- INPUT RECORDS
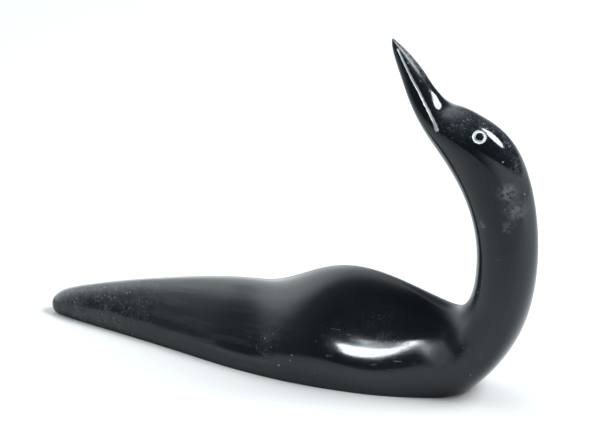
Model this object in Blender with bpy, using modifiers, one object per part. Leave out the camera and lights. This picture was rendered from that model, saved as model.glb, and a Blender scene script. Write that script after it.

* * *

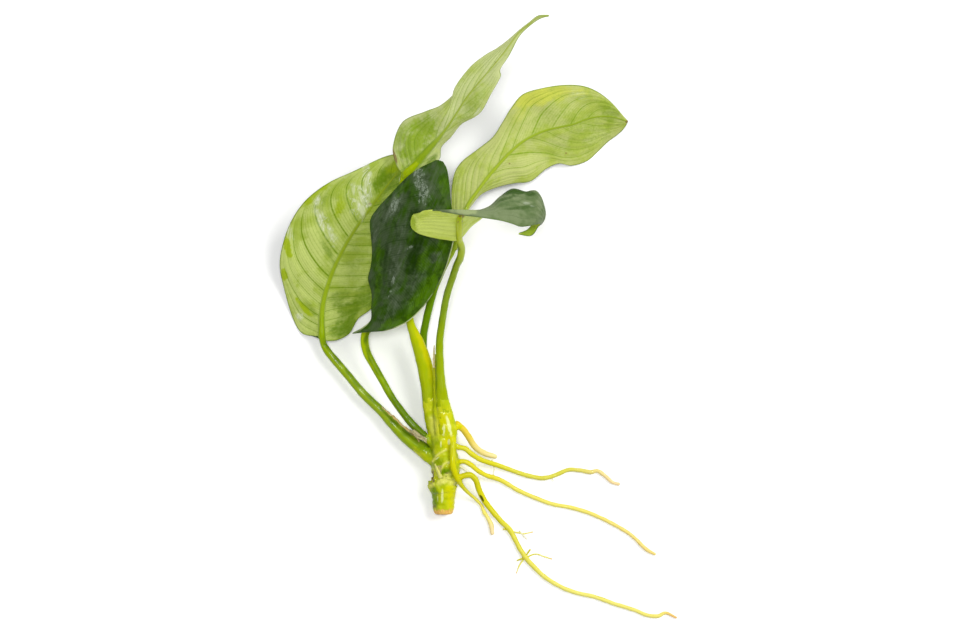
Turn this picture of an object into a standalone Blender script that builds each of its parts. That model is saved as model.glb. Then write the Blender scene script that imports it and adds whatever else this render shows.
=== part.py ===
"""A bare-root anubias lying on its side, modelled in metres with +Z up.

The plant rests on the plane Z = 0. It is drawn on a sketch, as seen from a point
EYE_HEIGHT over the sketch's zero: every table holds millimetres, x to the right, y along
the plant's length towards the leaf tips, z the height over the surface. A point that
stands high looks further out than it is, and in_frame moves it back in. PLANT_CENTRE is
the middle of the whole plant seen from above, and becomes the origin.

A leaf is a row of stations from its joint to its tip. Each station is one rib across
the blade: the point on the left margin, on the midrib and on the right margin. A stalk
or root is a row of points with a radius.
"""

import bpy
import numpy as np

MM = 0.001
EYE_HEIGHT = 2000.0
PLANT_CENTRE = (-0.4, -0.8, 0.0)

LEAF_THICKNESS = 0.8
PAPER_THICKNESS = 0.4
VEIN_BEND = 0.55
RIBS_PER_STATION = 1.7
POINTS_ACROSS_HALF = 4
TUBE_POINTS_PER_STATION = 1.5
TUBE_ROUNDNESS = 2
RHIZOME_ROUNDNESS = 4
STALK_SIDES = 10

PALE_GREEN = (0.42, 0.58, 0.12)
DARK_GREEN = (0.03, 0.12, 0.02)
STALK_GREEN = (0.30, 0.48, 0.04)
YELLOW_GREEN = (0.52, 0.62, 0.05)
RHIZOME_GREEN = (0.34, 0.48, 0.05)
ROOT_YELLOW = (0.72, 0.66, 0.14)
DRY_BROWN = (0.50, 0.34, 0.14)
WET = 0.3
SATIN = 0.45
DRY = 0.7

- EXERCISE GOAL
Check each line above for "scene" and return the ones that have it.

- ANSWER TO THIS PROBLEM
Model this object in Blender with bpy, using modifiers, one object per part. Leave out the camera and lights. This picture was rendered from that model, saved as model.glb, and a Blender scene script. Write that script after it.
Turn this picture of an object into a standalone Blender script that builds each of its parts. That model is saved as model.glb. Then write the Blender scene script that imports it and adds whatever else this render shows.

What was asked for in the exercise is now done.